Becoming homeless traps people in poverty and prevents them from working. A research report by Shelter found that one in ten adults living in temporary accommodation have had to give up work completely and more than one in four have had to reduce their hours. Although the government insists that getting people into work is a key priority, by pushing more and more people towards homelessness, the LHA freeze does the opposite.

This is all in addition to the huge mental and physical impacts of stress, as people worry about how to pay the month’s rent or don’t know where their family could be living from one week to the next.

Councils can’t afford the freeze

The costs of the freeze are also paid by the government in the form of other spending. The most obvious is the cost of temporary accommodation itself, which is stretching local authorities to breaking point.

Last year, councils spent a whopping £1.7 billion on TA, much of which was spent on expensive B&B or private nightly rate accommodation. This is more than double the estimated cost of restoring LHA to cover the 30th percentile for 2023/24 (£700 million).

With a record 104,000 homeless households now living in TA, these costs are escalating quickly and pushing council finances to the brink. In a recent letter to the chancellor, 119 councils rang the alarm bell.
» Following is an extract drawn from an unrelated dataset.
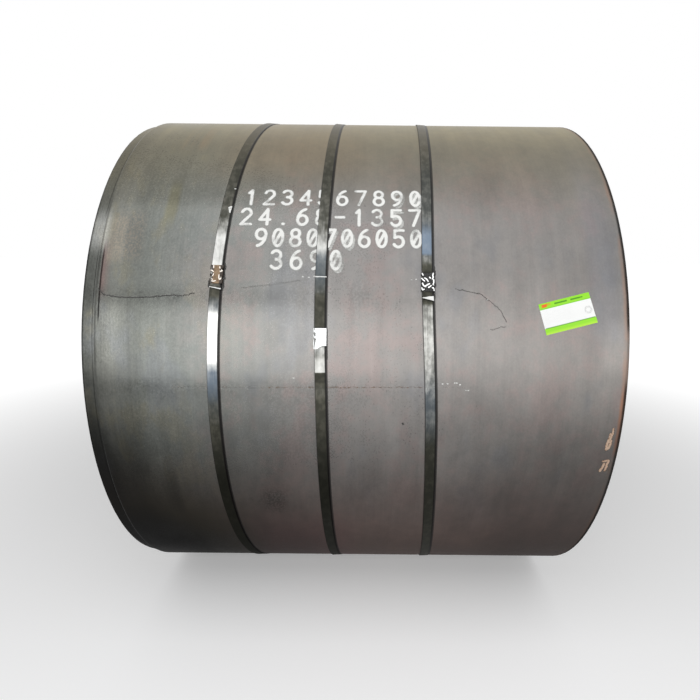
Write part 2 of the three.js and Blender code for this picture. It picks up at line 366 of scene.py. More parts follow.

They urged him to take action to prevent homelessness, including by restoring LHA, to avert local authorities having to declare themselves bankrupt.

Last week, London Councils published research showing that ending the freeze would save the public finances £100 million a year in London alone. It would also prevent 60,000 Londoners from becoming homeless over the next six years.

The chancellor must seize the moment and act

The ultimate solution to unaffordable private rents is to build a new generation of social homes, but that can’t be achieved overnight. In the meantime, the government must get a grip on record homelessness. The LHA freeze means that struggling renters, people stuck in temporary accommodation and local authorities are paying the price of the government’s inaction.